You may provide additional options to native-image building:

  • -cp and --class-path <class search path of directories and zip/jar files> help to search for class files through separated list of directories, JAR archives, and ZIP archives;

  • --shared builds shared library;

  • --static builds statically linked executable (requires static libc and zlib) (since 1.0-rc2);

  • --delay-class-initialization-to-runtime=<comma separate list of class names> delays class initialization to runtime for given classes and their subclasses (since 1.0-rc6);

  • -D<name>=<value> sets a system property;

  • -J<flag> passes <flag> directly to the JVM running the image generator;

  • -g enables debug info generation;

  • -O<level> 0 - no optimizations, 1 - basic optimizations (default);

  • -ea enables assertions in the generated image;

  • --verbose enables verbose output;

  • --version prints product version and exits;

  • --help prints the help message;

  • --help-extra prints the help message on non-standard options;

  • --report-unsupported-elements-at-runtime reports usage of unsupported methods and fields at run time when they are accessed the first time, instead of as an error during image building.

Macro Options

Macro-options are mainly helpful for polyglot capabilities of native images:

  • --language:python to make sure Python is available as a language for the image;

  • --language:llvm to make sure LLVM bitcode is available for the image;

  • --language:js to make sure JavaScript is available as a language for the image;

  • --language:ruby to make sure Ruby is available as a language for the image;

  • --tool:chromeinspector adds truffle debugging support to a truffle-language image;

  • --tool:profiler adds truffle profiling support to a truffle-language image.

Non-standard Options

Get acquainted with the non-standard native-image building options, that are subject to change without notice:

  • --no-server tells to not use image-build server;

  • --server-list lists current image-build servers;

  • --server-list-details lists current image-build servers with more details;

  • --server-cleanup removes stale image-build servers entries;

  • --server-shutdown shutdowns image-build servers under current session ID;

  • --server-shutdown-all shutdown all image-build servers;

  • --server-session=<custom-session-name> uses custom session name instead of system provided session ID of the calling process;

  • --debug-attach[=<port>] attaches to debugger during image building (default port is 8000);

  • --dry-run outputs the command line that would be used for image building;

  • --expert-options lists image build options for experts;

  • --expert-options-all lists all image build options for experts (to be used at your own risk);

  • --configurations-path <search path of option-configuration directories> a separated list of directories to be treated as option-configuration directories.

If the environment variable NATIVE_IMAGE_CONFIG_FILE is set to a Java properties file, native-image will use the defaults defined in there on each invocation.

Here is an example of configuration file (saved as ~/.native-image/default.properties) :

NativeImageArgs = --no-server \
                  --configurations-path /home/user/custom-image-configs

If the user has this configuration file and export NATIVE_IMAGE_CONFIG_FILE=$HOME/.native-image/default.properties in ~/.bash_profile, every time the native-image gets used, it will implicitly use the arguments specified as NativeImageArgs, plus the arguments specified on command line.

For a more comprehensive list of options please check the documentation on Github.

Generating Heap Dumps

GraalVM also supports monitoring and generating heap dumps of the native image processes.
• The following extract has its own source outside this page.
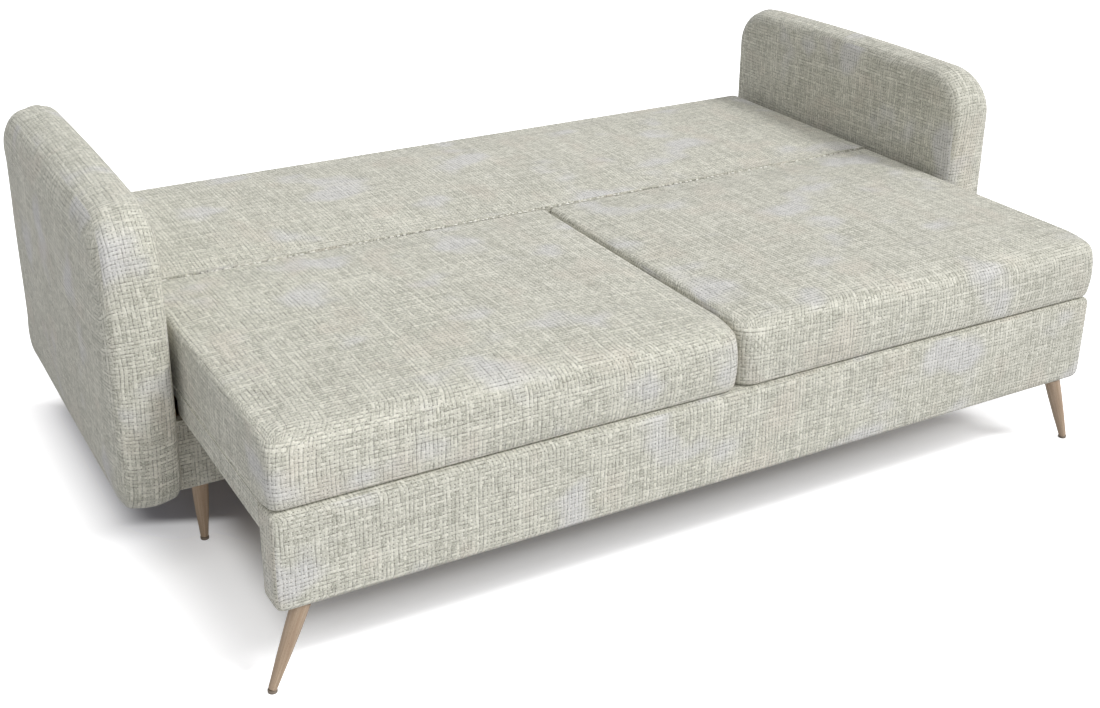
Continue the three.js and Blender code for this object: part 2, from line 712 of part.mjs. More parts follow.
function buildSwing() {
  const basePlateZ = [basePivotZ + basePlateRise - basePlateHeight, basePivotZ + basePlateRise];
  const seatPlateZ = [railTop - seatPlateHeight, railTop];
  for (const [word, side] of sides) {
    add(base, `base_pivot_rail_${word}`, steel,
      pivotRail(basePivots, basePlateEnd, basePlateZ, basePivotZ, spigotRadius, side));
    add(seat, `seat_pivot_rail_${word}`, steel,
      pivotRail(seatPivots, seatPlateEnd, seatPlateZ, seatPivotZ, pinRadius, side));
    [['front', 0], ['rear', 1]].forEach(([place, n]) => add(seat, `pivot_pin_${place}_${word}`, zinc, fastener(
      [pinHeadRadius, pinHeadThickness], [pinRadius, pinLength],
      linkInner - fit - pinHeadThickness, seatPivots[n], seatPivotZ, side)));
  }
  add(swing, 'front_swing_frame', steel, swingFrame(basePivots[0]));
  add(swing, 'rear_swing_frame', steel, swingFrame(basePivots[1]));
}

// Click-clack hinges
function hubArc([start, end]) {
  const count = (end - start) / hubArcStep;
  return Array.from({ length: count + 1 }, (_, step) => polar(hingeHub, start + step * hubArcStep));
}

function hingeShape(points) {
  return new THREE.Shape(points.map(([y, z]) => new THREE.Vector2(hingeY + y, hingeZ + z)));
}

// The back plate: a toothed sector below its hub, with one notch for each position of the back,
// and an arm that runs down to the board
function backHingePlate(side) {
  const notches = backPositions.map((raised) => engageAngle - raised).reverse();
  const points = [...hubArc(backPlateHubArc), polar(ratchetRadius, ratchetStart)];
  for (const angle of notches) {
    const [outY, outZ] = polar(1, angle);
    const corner = (radius, offset) => {
      const along = Math.sqrt(radius ** 2 - offset ** 2);
      return [outY * along - outZ * offset, outZ * along + outY * offset];
    };
    points.push(corner(ratchetRadius, -notchHalfWidth), corner(ratchetRoot, -notchHalfWidth),
      corner(ratchetRoot, notchHalfWidth), corner(ratchetRadius, notchHalfWidth));
  }
  const footZ = backBottom + fit - hingeZ;
  const footEnd = backPlateReach + backPlateFoot;
  points.push(polar(ratchetRadius, ratchetEnd), [backPlateReach, -backPlateDrop], [backPlateReach, footZ],
    [footEnd, footZ], [footEnd, footZ + backPlateFootHeight], [backPlateReach + backPlateDrop, -backPlateDrop / 2]);
  const outline = drill(hingeShape(points), hingeY, hingeZ, hingeStudRadius + fit);
  return sheet(outline, backPlateIn, backPlateOut, side);
}

// The seat plate: beside the seat, bent in under the deck, with the studs of the back plate
// and of the pawl
function seatHingePlate(side) {
  const footZ = railTop - hingePlate - hingeZ;
  const points = [...hubArc(seatPlateHubArc), [-seatPlateFootStart, footZ + seatPlateFootHeight],
    [-seatPlateFootStart, footZ], [-seatPlateFootEnd, footZ], [-seatPlateFootEnd, footZ + seatPlateFootHeight],
    seatPlateWaist, [hingeHub, -ratchetRadius]];
  const flange = board(beside(seatPlateOut - flangeWidth, seatPlateOut, side),
    [hingeY - seatPlateFootStart, hingeY - seatPlateFootEnd], [railTop - hingePlate, railTop]);
  return join(
    sheet(hingeShape(points), seatPlateIn, seatPlateOut, side), flange,
    bar(hingeStudRadius, backPlateIn, seatPlateOut, hingeY, hingeZ, side),
    bar(hingeHeadRadius, seatPlateOut - hingePlate / 2, seatPlateOut + hingeHeadThickness, hingeY, hingeZ, side),
    bar(pawlStudRadius, backPlateIn, seatPlateOut, hingeY + pawlPivot[0], hingeZ + pawlPivot[1], side));
}

// The pawl, drawn engaged about its own pivot and turned back to its parked place
function pawl(side) {
  const [outY, outZ] = polar(1, engageAngle);
  const fromPivot = ([y, z]) => new THREE.Vector2(y - pawlPivot[0], z - pawlPivot[1]);
  const tipPoint = (radius, offset) => fromPivot([outY * radius - outZ * offset, outZ * radius + outY * offset]);
  const shoulder = tipPoint(pawlShoulder, 0);
  const across = new THREE.Vector2(-shoulder.y, shoulder.x).normalize().multiplyScalar(pawlHalfWidth);
  const lever = new THREE.Shape([
    across.clone().negate(), shoulder.clone().sub(across), shoulder.clone().add(across), across]);
  const tip = new THREE.Shape([
    tipPoint(pawlShoulder, pawlTipHalfWidth), tipPoint(ratchetRoot + pawlTipGap, pawlTipHalfWidth),
    tipPoint(ratchetRoot + pawlTipGap, -pawlTipHalfWidth), tipPoint(pawlShoulder, -pawlTipHalfWidth)]);
  const hub = bar(pawlStudRadius + pawlHalfWidth / 2, backPlateIn, backPlateOut, 0, 0, side);
  const end = bar(pawlHalfWidth, backPlateIn, backPlateOut, shoulder.x, shoulder.y, side);
  const hole = bar(pawlStudRadius + fit, backPlateIn - cutOverrun, backPlateOut + cutOverrun, 0, 0, side);
  return cut(join(
    sheet(lever, backPlateIn, backPlateOut, side), sheet(tip, backPlateIn, backPlateOut, side), hub, end), hole);
}

function buildHinges() {
  for (const [word, side] of sides) {
    add(seat, `seat_hinge_plate_${word}`, steel, seatHingePlate(side));
    add(back, `back_hinge_plate_${word}`, steel, backHingePlate(side));
    const catchPawl = add(seat, `hinge_pawl_${word}`, zinc, pawl(side));
    catchPawl.position.set(0, hingeY + pawlPivot[0], hingeZ + pawlPivot[1]);
    catchPawl.rotation.x = -THREE.MathUtils.degToRad(pawlSwing);
  }
}

buildBase();
buildArms();
buildLegs();
buildSeat();
buildApron();
buildBack();
buildSwing();
buildHinges();

// The origin is the middle of the floor area.
const extent = new THREE.Box3().setFromObject(sofaBed);
sofaBed.position.y = -(extent.min.y + extent.max.y) / 2;
sofaBed.updateMatrixWorld(true);

export default sofaBed;
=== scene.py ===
import json
import math

import bmesh
import bpy
import numpy as np
from mathutils.bvhtree import BVHTree
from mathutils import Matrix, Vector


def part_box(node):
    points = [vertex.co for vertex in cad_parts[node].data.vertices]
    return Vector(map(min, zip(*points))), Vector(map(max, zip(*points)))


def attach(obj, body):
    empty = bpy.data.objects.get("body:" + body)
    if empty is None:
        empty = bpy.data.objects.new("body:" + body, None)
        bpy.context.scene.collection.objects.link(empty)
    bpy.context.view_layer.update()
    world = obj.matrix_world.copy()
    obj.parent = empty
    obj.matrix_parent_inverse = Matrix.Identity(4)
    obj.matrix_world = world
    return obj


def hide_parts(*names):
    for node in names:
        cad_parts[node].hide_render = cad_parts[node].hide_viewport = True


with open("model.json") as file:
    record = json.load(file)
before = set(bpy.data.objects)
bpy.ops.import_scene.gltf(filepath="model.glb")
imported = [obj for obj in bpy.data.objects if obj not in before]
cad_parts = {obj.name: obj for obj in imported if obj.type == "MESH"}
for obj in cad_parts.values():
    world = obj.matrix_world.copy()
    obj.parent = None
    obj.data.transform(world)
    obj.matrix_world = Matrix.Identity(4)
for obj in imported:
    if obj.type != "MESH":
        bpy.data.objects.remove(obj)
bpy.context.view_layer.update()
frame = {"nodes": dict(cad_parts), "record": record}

# Sofa bed opened as a bed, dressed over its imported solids. Metres, +X right, +Y to the rear, +Z up.

MM = 0.001
BODY_OF = {node: body for body, nodes in frame["record"]["behaviour"]["bodies"].items() for node in nodes}
SLOT_OF = {row["node"]: row["material_slot"] for row in frame["record"]["subparts"]}
SIDES = (("left", -1), ("right", 1))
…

This functionality is available in the Enterprise edition of GraalVM. It is not available in the Community edition of GraalVM.

To find out more about generating heap dumps of the native image processes, refer to the step-by-step documentation.

Limitations of AOT Compilation

To achieve such aggressive ahead-of-time optimizations, we run an aggressive static analysis that requires a closed-world assumption. We need to know all classes and all bytecodes that are reachable at run time. Therefore, it is not possible to load new classes that have not been available during ahead-of-time-compilation.

For a more detailed description of which features of Java are not supported by the native images or supported partially please refer to the documentation on the GitHub. And if you’re interested in learning about the support for Java reflection, there’s a special document for Java reflection support.

Operational information for native images

When does it make sense to run native images instead of the JVM?

  • When startup time and memory footprint is important.
  • When you want to embed Java code with existing C/C++ applications

What is the typical performance profile on the SVM?

  • Right now peak performance is a bit worse than HotSpot, but we don’t want to advertise that (and we want to fix it of course).

What tools work with SVM: debugger, profilers? How to use them?

  • The community version does not support DWARF information. The enterprise version supports all native tools that rely on DWARF information, like debuggers (gdb) and profilers (VTune).